WASHINGTON (5/11/12)--The Credit Union National Association (CUNA) will participate Monday in a call with the Clearing House Association and others to review the amicus brief filed Thursday by U.S. Sen. Richard Durbin (D-Ill.), the primary author of the debit interchange fee proposal in the Dodd-Frank Act, in support of retailers' lawsuit against the Federal Reserve's rule that implements the interchange fee cap.

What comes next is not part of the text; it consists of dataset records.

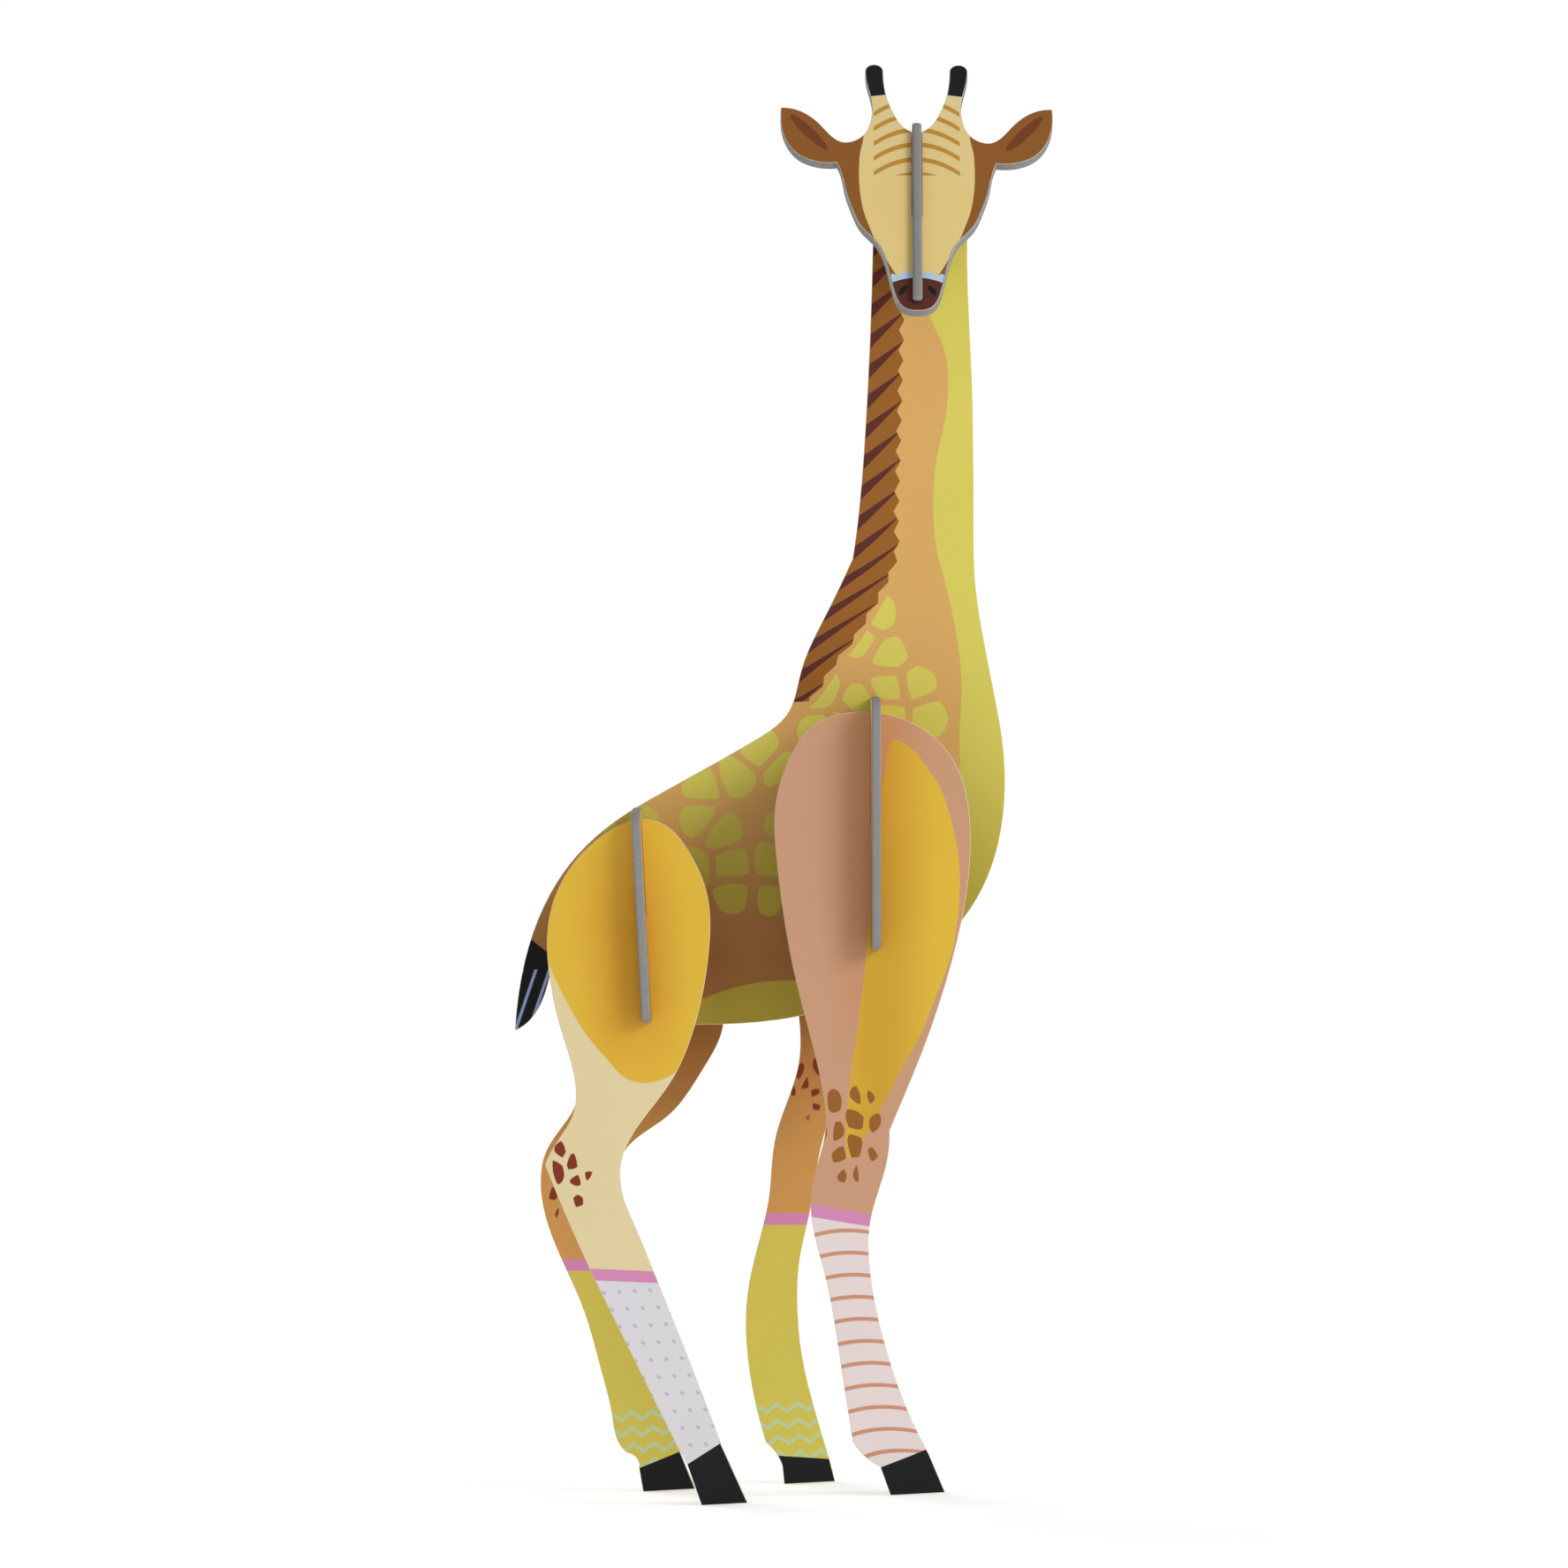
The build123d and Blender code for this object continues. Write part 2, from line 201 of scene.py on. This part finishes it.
class Sheet:
    """One board: its axes across and up the face and through the board, and the nodes of its material."""

    def __init__(self, name, across, up, origin=None):
        self.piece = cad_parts[name]
        self.across, self.up = Vector(across), Vector(up)
        self.normal = self.across.cross(self.up)
        spots = [vertex.co for vertex in self.piece.data.vertices]
        self.origin = self.corner(spots) if origin is None else origin
        through = [(spot - self.origin).dot(self.normal) for spot in spots]
        self.origin = self.origin + self.normal * (min(through) + max(through)) / 2
        self.thickness = (max(through) - min(through)) / MM
        self.material = bpy.data.materials.new(name)
        self.material.use_nodes = True
        self.tree = self.material.node_tree
        self.tree.nodes.clear()
        places = self.add("ShaderNodeTexCoord").outputs
        place = self.vector("SUBTRACT", places["Object"], self.origin)
        self.place = self.vector("SCALE", place, scale=1 / MM)
        self.u = self.along(self.place, self.across)
        self.v = self.along(self.place, self.up)
        self.depth = self.along(self.place, self.normal)
        self.facing = abs(self.along(places["Normal"], self.normal))

    def corner(self, spots):
        """Middle of the board's width at its lowest point, which is where u and v are 0."""
        wide = [spot.dot(self.across) for spot in spots]
        low = min(spot.dot(self.up) for spot in spots)
        middle = self.across * (min(wide) + max(wide)) / 2
        return middle + self.up * low + self.normal * spots[0].dot(self.normal)

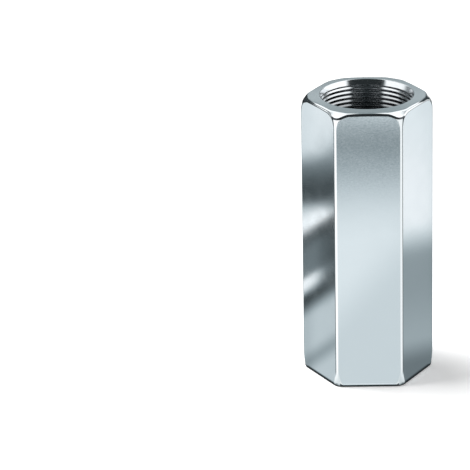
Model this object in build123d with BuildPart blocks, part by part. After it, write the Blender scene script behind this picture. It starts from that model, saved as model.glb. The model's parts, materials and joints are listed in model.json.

5. Member growth spurt: Half a million in March

MADISON, Wis. (5/9/12)--Credit unions gained half a million new members in March, bringing total membership to 95.2 million, according to the Credit Union National Association's (CUNA) Credit Union Monthly Estimates. The growth spurt indicates the momentum credit unions gained leading up to Nov. 5's  Bank Transfer Day activities is alive and well five months after that  event, and credit unions should continue to make the most of that momentum, said CUNA.

4. TDR rule model of  'collaboration': CUNA, NCUA

ALEXANDRIA, Va. (5/25/12)--The National Credit Union Administration's (NCUA) new Troubled Debt Restructuring (TDR) rule, which was approved at Thursday's open board meeting, is "a model of collaboration among the agency, the Credit Union National Association (CUNA), leagues and concerned credit unions," CUNA President/CEO Bill Cheney said, and he urged the agency to use this collaborative approach in future rulemakings.

3. CUs' assets hit an eye-popping $1 TRILLION

MADISON, Wis. (5/4/12)--Credit unions in the U.S collectively reached a major milestone--$1 trillion in assets--as of the end of March, according to the Credit Union National Association's (CUNA) monthly sample of credit unions.

2. NEW: Fed releases interchange survey

WASHINGTON (UPDATED: 12:30 p.m. ET, 5/1/12)--The Federal Reserve's interchange study, as required by the Dodd-Frank Act, was released earlier today.

1.CUs have best reputation of any sector--survey

DENVER (5/14/12)--Credit unions were rated No. 1 in a new survey in which 5,000 consumers were asked to rate the reputation of 34 business sectors.